A Petrobras dispõe de reservas imensas no pré-sal, algumas ainda inexploradas. Concentrar a geração de receitas em ativos mais produtivos e de menor custo, como os campos de petróleo e gás em águas profundas e ultraprofundas, especialmente do pré-sal, é uma decisão estratégica da Petrobras com olhos no futuro.
O custo para extrair um barril de petróleo nas áreas mais produtivas do pré-sal é de cerca de US$ 5, isto é, abaixo de um terço do custo de extração em terra e em águas rasas. Se o preço do petróleo não voltar ao nível anterior que prevaleceu em 2018-2019 (US$ 65 – US$ 70 o barril), a tendência, a médio prazo, é a permanência no mercado de somente as petroleiras com baixos custos de produção.
Com dívida menor e custos de produção de petróleo e gás capazes de suportar reduções nos preços internacionais, a Petrobras se prepara para um futuro instável para as companhias produtoras de petróleo.
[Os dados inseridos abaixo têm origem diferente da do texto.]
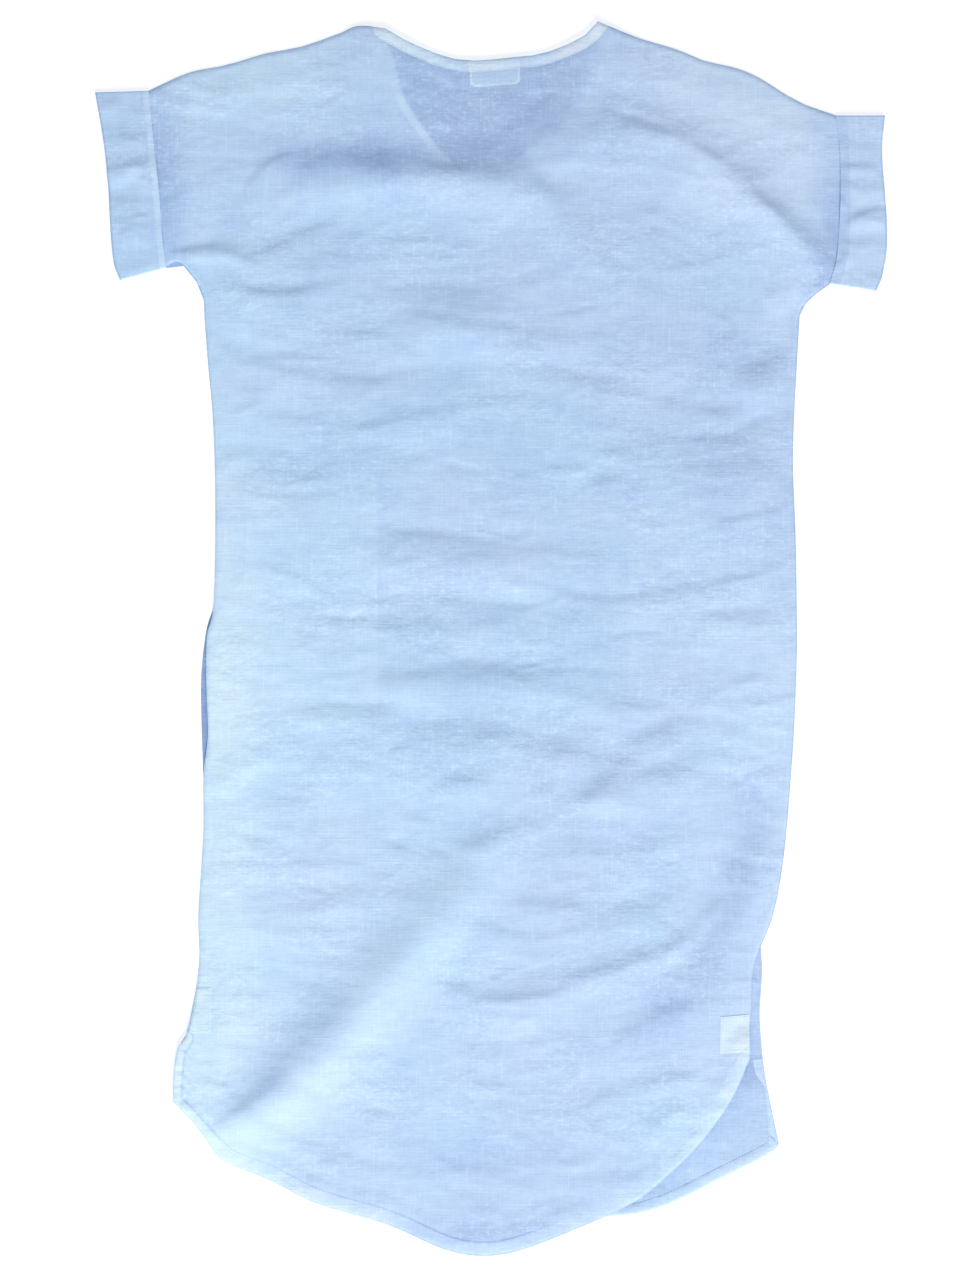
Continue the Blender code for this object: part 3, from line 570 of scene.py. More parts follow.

Aumentar a resiliência com a venda de ativos menos produtivos, ao contrário dos que enxergam no movimento de vendas de seus ativos o enfraquecimento da companhia, é uma questão de fortalecimento da Petrobras no futuro.
José Mauro de Morais é especialista em petróleo e energias renováveis no Ipea – Instituto de Pesquisa Econômica Aplicada. E autor do livro Petróleo em Águas Profundas.